Data section
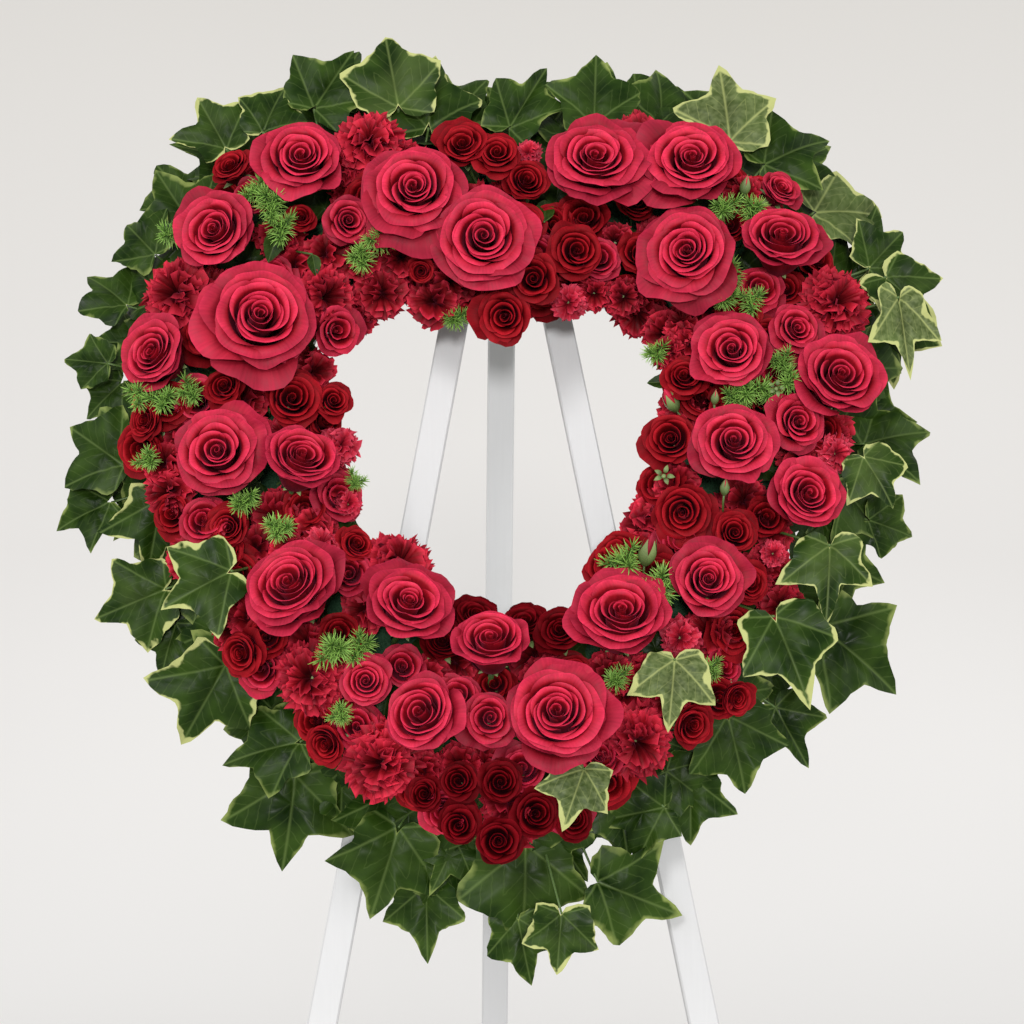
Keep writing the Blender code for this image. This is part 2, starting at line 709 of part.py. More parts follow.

--

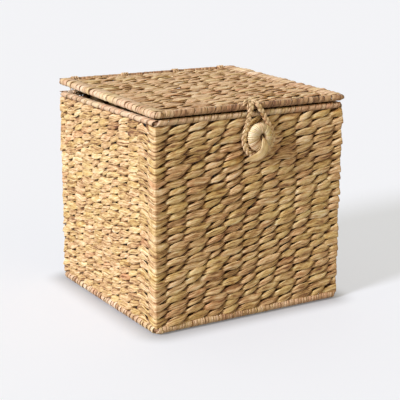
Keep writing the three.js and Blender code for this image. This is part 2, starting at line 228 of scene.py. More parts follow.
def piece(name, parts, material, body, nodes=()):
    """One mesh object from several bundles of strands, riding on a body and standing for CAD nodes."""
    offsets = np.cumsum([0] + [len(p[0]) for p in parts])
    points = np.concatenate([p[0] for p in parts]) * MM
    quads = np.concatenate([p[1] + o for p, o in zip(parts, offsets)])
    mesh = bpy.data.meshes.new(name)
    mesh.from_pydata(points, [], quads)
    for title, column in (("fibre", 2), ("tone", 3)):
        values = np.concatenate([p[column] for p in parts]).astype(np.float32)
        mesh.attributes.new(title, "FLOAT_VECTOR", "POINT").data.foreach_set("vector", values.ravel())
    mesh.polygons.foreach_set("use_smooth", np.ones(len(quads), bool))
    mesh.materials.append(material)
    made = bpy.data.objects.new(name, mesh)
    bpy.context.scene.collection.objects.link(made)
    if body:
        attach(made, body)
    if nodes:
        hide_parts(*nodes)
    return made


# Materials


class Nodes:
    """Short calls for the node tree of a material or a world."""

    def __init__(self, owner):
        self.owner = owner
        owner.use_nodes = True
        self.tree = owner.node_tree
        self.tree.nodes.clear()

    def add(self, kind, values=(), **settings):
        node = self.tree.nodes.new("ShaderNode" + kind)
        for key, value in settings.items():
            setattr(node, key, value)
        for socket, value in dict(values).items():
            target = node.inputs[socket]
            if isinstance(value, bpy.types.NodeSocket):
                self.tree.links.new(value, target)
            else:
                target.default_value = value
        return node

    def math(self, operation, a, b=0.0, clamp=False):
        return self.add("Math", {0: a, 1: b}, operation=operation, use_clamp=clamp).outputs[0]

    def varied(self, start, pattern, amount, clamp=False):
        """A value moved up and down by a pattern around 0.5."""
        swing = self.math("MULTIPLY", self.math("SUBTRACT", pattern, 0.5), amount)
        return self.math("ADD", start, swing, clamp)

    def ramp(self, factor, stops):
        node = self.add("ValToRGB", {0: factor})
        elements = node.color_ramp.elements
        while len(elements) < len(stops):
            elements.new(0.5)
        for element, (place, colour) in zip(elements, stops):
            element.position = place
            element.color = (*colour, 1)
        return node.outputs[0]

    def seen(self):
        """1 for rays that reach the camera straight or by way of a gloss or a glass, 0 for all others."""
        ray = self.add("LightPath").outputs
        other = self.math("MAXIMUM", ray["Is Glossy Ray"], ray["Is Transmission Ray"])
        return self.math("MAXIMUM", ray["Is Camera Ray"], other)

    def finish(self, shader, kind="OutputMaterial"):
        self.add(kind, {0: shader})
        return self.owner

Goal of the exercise
Retype exactly, and only, the lines from the one containing "attach(made, body)" through the one containing "calls for the", both included.

Exercise output
        attach(made, body)
    if nodes:
        hide_parts(*nodes)
    return made


# Materials


class Nodes:
    """Short calls for the node tree of a material or a world."""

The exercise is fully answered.